══ Dataset extract ══

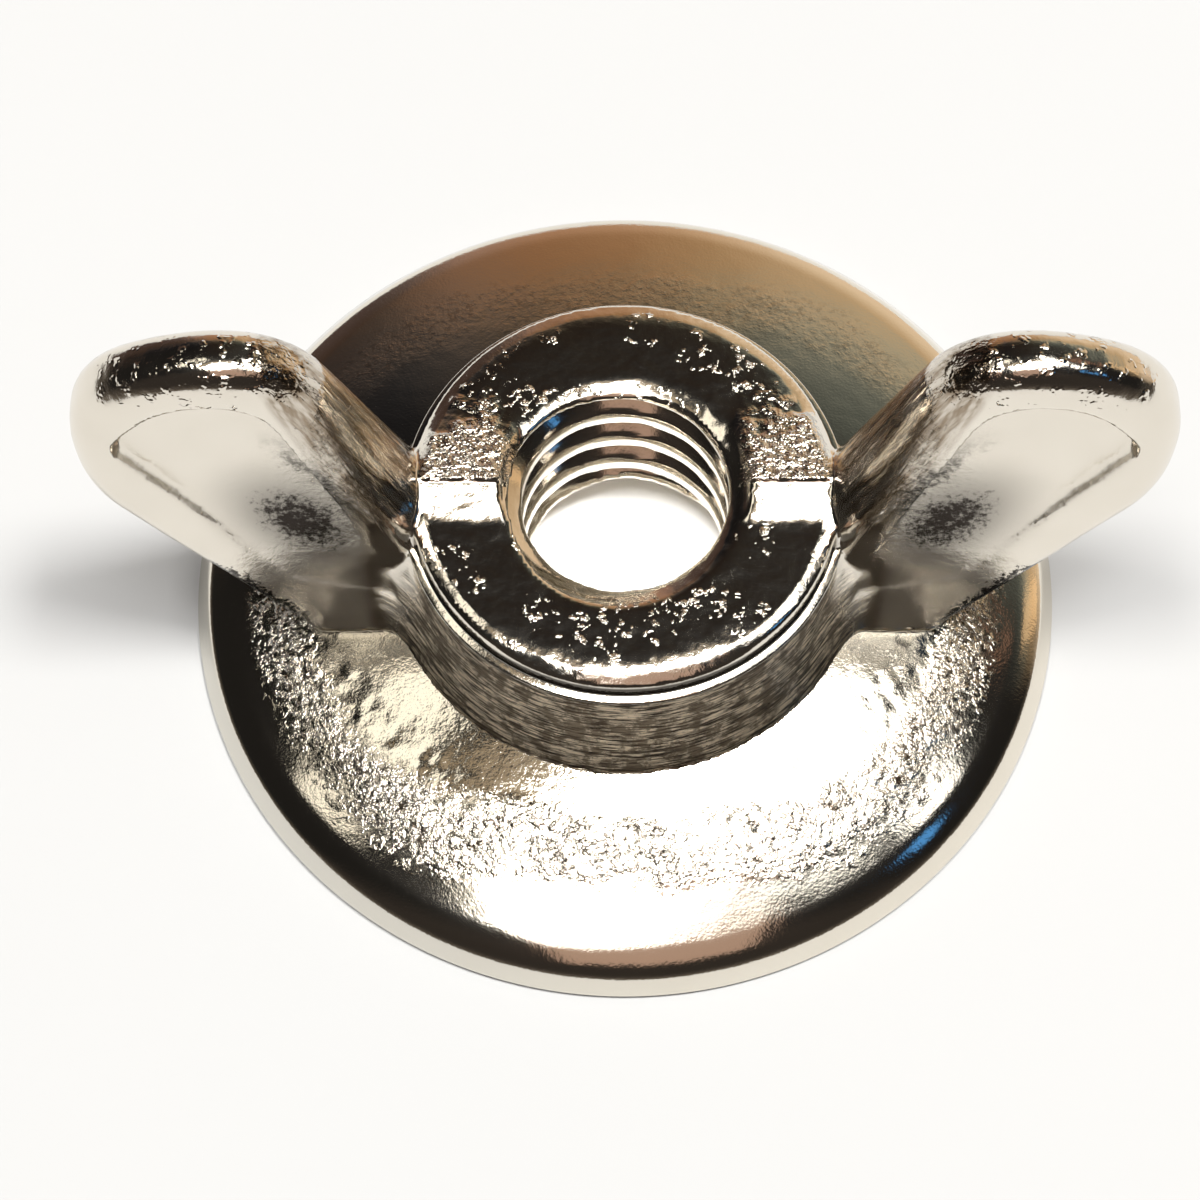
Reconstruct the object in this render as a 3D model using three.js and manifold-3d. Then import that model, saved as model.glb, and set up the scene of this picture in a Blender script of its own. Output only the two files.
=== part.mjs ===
// Wing nut with a captive base washer, 1/4-20 UNC, in millimetres with +Z up.
//
// Two pieces make the nut. The nut body is one casting: hub, two wings, tapped bore, and a spigot
// under the hub. The base washer is a domed disc on that spigot, whose rolled lip holds it on, so
// the wings turn while the washer stands still on the work. The origin is the centre of the
// washer's bearing face, +Z runs along the bore, and the wings point along +X and -X.
import * as THREE from 'three';
import { mergeVertices } from 'three/addons/utils/BufferGeometryUtils.js';
import Module from 'manifold-3d';

const wasm = await Module();
wasm.setup();

// Clearance between the turning body and the washer.
const RUNNING_GAP = 0.06;

// Facets round a turned shape.
const ROUND_SEGMENTS = 64;

// 1/4-20 UNC internal thread.
const THREAD_PITCH = 25.4 / 20;
const THREAD_MINOR_RADIUS = 5.15 / 2;
const THREAD_MAJOR_RADIUS = 6.35 / 2;
const THREAD_START = 0.54;
const THREAD_SEGMENTS = 40;
const THREAD_ROWS_PER_PITCH = 5;
const TAP_OVERRUN = 1;
const MOUTH_RADIUS = 3.05;
const MOUTH_DEPTH = 0.14;
const COUNTERSINK_TOP = 1.2;

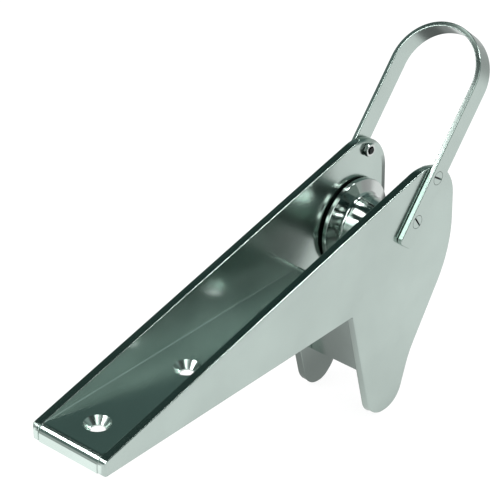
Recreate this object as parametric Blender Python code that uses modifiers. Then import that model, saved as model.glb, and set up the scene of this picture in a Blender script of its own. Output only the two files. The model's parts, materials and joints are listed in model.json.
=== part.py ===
"""Bow roller for anchor chain or rope, in polished stainless steel.

Two cheek plates carry a folded floor plate, a spool-shaped roller on a fixed axle and a strap bail.
Frame: +X points outboard over the bow, +Y to port, +Z up. The origin lies on the deck, on the
centre plane, at the inboard end. The roller turns about an axis parallel to Y.
"""
import math

import bmesh
import bpy
from mathutils import Matrix, Vector

MM = 0.001

# Fits
SEAT_GAP = 0.3 * MM            # between pieces that touch or pass through one another

# Cheeks
OVERALL_WIDTH = 60 * MM        # over the outer faces of the cheeks
CHEEK_THICKNESS = 6 * MM
CHEEK_LENGTH = 320.8 * MM      # inboard end to outboard edge
TOP_EDGE_RISE = 12.9           # degrees from level
TOP_EDGE_START = 10 * MM       # height of the top edge at the inboard end
FANG_SETBACK = 99.3 * MM       # where the bottom edge turns down, from the outboard edge
FANG_DEPTH = 88.6 * MM         # below the deck face
FANG_INNER_SLOPE = 12.5        # degrees from vertical, inboard edge of the fang
FANG_TIP_WIDTH = 26.5 * MM     # along the tip, between its corners
FANG_TIP_SLOPE = 20.0          # degrees from vertical, outboard edge near the tip
FANG_KNEE_HEIGHT = 32.6 * MM   # tip to the knee in the outboard edge
FANG_OUTER_SLOPE = 34.0        # degrees from vertical, outboard edge above the knee
HEEL_RADIUS = 5 * MM
NOTCH_RADIUS = 2.5 * MM
FANG_TIP_RADIUS = 16.5 * MM
KNEE_RADIUS = 60 * MM
SHOULDER_RADIUS = 78 * MM
HEAD_RADIUS = 30 * MM
FOOT_RADIUS = 1.5 * MM
LEAD_IN_WIDTH = 6 * MM         # bevel on the inner side of the outboard edge
LEAD_IN_DEPTH = 1.8 * MM
EDGE_ROUND = 0.7 * MM          # broken edges of the plates
HEEL_EDGE_ROUND = 3.5 * MM     # upright outer corner at the inboard end

# Floor plate, one folded sheet: end flange, floor and apron
FLOOR_THICKNESS = 5 * MM
FLOOR_TOP = 11 * MM
FOLD_RADIUS = 6 * MM           # outside radius of the inboard fold
BEND_RADIUS = 10 * MM          # outside radius of the bend into the apron
APRON_SETBACK = 10.6 * MM      # apron's inboard face behind the fang's inboard edge
APRON_DEPTH = 59 * MM          # lower edge below the deck face
APRON_SLOPE = FANG_INNER_SLOPE
FLOOR_EDGE_ROUND = 0.5 * MM

# Deck bolts, countersunk M8
BOLT_HOLE_DIAMETER = 9 * MM
BOLT_HEAD_DIAMETER = 17.2 * MM
FIRST_BOLT_X = 25.3 * MM
BOLT_PITCH = 76 * MM
LAST_BOLT_MARGIN = 25 * MM     # least room between the last bolt and the fang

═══

Problem details.
Give again, word for word, only the lines running from the line with "Recreate this object" through the line with "SEAT_GAP = 0.3"; include both of those lines.

Solution to this task.
Recreate this object as parametric Blender Python code that uses modifiers. Then import that model, saved as model.glb, and set up the scene of this picture in a Blender script of its own. Output only the two files. The model's parts, materials and joints are listed in model.json.
=== part.py ===
"""Bow roller for anchor chain or rope, in polished stainless steel.

Two cheek plates carry a folded floor plate, a spool-shaped roller on a fixed axle and a strap bail.
Frame: +X points outboard over the bow, +Y to port, +Z up. The origin lies on the deck, on the
centre plane, at the inboard end. The roller turns about an axis parallel to Y.
"""
import math

import bmesh
import bpy
from mathutils import Matrix, Vector

MM = 0.001

# Fits
SEAT_GAP = 0.3 * MM            # between pieces that touch or pass through one another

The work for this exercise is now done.